Saturday, June 26, 2021

The "Black Table" is Still There (Cause and effect essay)

 

The "Black Table" is Still There

(Cause and effect essay)

 

Introduction

The “Black Table” Is Still There by Lawrence Otis Graham is an interesting passage. The author who is a lawyer is an African-American, who was lucky to have been born in Westchester County in New York where the upper-middle-class people lived. Hence, he presents his experience as a black in an integrated school. Through him, one is able to understand the segregation of people and some of the reasons why color differences continue to be a primary factor on why people segregate (isolate) themselves.

 

According to the article, racial segregation is a creation of the blacks and other minority people since they separate themselves from the whites even when the government has made efforts to end the iniquity. However, people will always segregate themselves regardless of the efforts made to end the social issue.

 

To start with, Graham commences his narrative by visiting his junior school at Westchester County.  He is surprised that after 27 years, the black lunch table at the school cafeteria is still there, at the same spot and carrying the same number.  This is a long period for a cafeteria to remain the same.  It is clear that students are still immovable on segregating themselves. Do the black children drive segregation? Through a series of rhetorical questions, Graham (349) tries to help us to find solutions for the issue of segregation. Why should the black children separate themselves from the whites? Did the black table have effects on the efforts put forward for integration?

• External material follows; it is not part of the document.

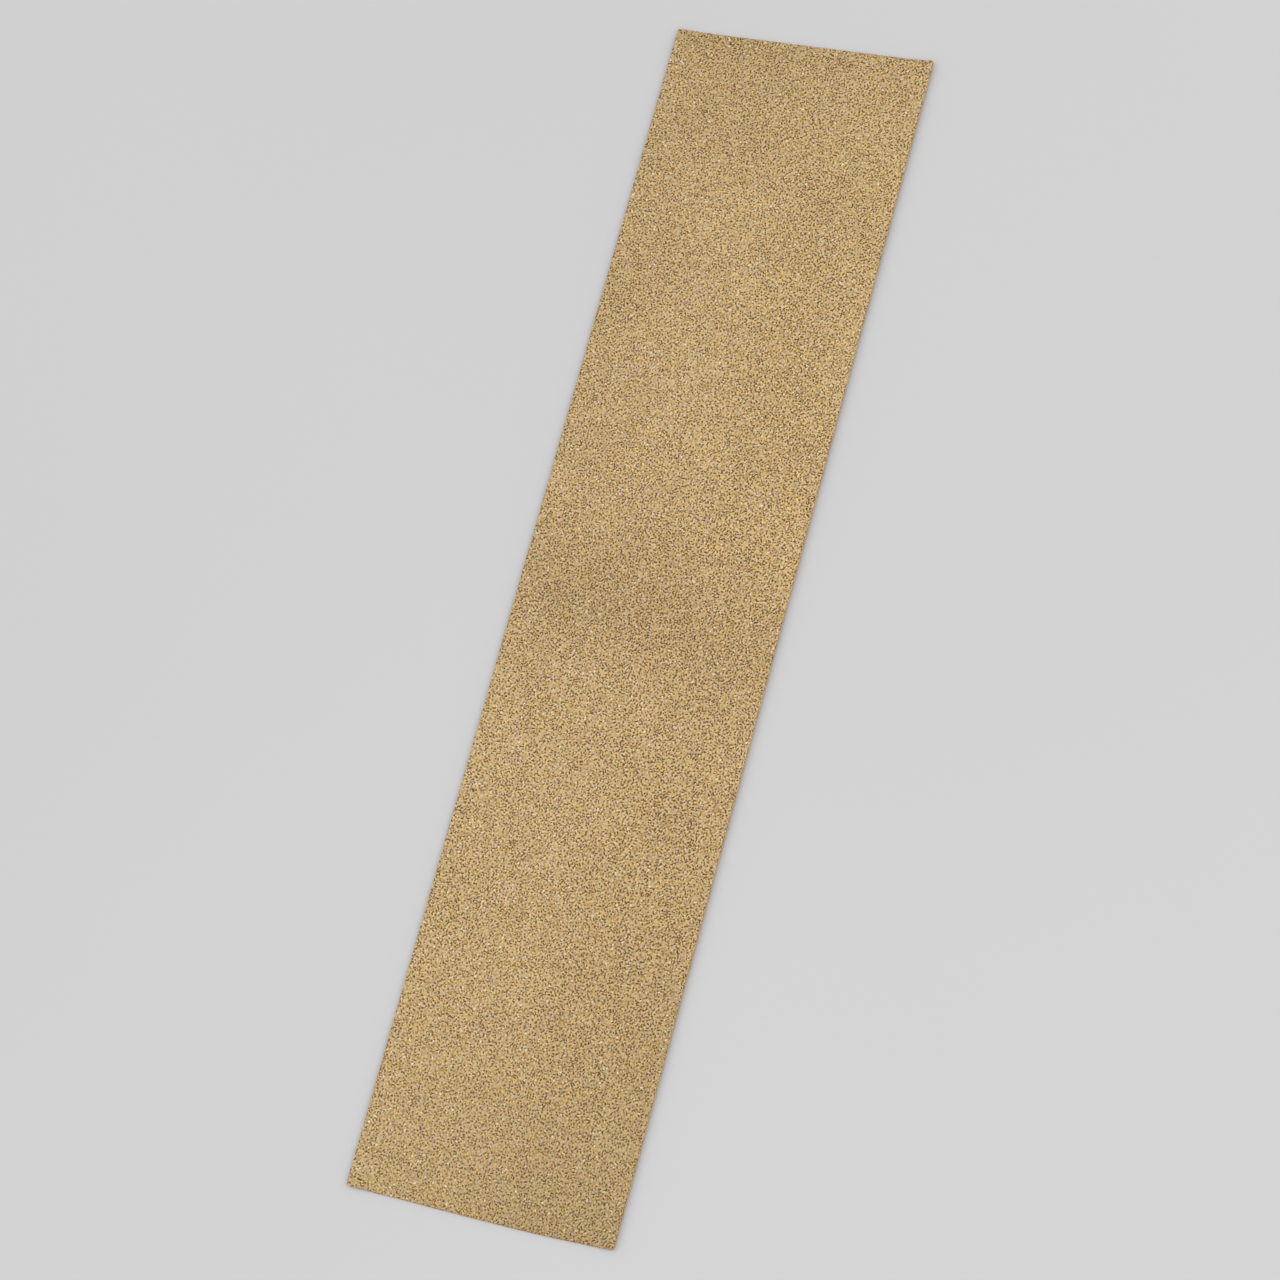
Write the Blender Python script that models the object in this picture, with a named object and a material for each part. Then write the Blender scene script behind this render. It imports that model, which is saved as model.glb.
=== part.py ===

The rhetorical questions help one to look at the issue from another angle. One is even persuaded to believe in Graham’s reasons for not sitting at the black table.  The author sells himself as the tool for integration. Graham says that he was “the first and only black person integrating such activities and institutions as the college newspaper, high school tennis team” (348). However, he does not count himself, as hero since his main reason for not sitting at the black table when he was 12 years old, was to avoid losing friendship with the white kids.  He convinces himself that if the black kids would stop sitting at the segregated table and blend in with the whites, segregation would cease (Graham 349).

Graham’s way of looking at the causes of segregation is not far from the truth but then it does not account for the situation at the school. Through him, we find out that apart from the black table there were other tables including the Italian table, Jewish girls table and tables of students who were involved in different sports. From this list, it is clear that segregation went beyond racial divides but also in sports as well (Graham 349).   This brings us to the issue of self-segregation. Human are social beings and they will segregate themselves into an array of classes, which suit them best.

Graham writes, “I was ready to believe that their self segregation was the cause of white bigotry (349). Is he justified to paint black kids as the cause of segregation? No, he is not. He is reluctant into believing in anything else. Graham fails to look at the other side of the story. Could the white kids and the community in extension also be the cause for the vice? At one point, he is determined to go to bar mitzvah and his white friend told him that he would make the whites uncomfortable.  At another incident, his mere presence at a local country club at age ten terrifies parents.  This revelation makes him to change his mind about the black lunch table (Graham 349).

Conclusion

In conclusion, it is clear that people will always segregate themselves among different social clusters, amid the efforts that have been put forward to end segregation. Graham himself confirms that the existence of other segregated tables only shows how integration initiatives have affected the society. He is no longer bothered by the presence of the black lunch table.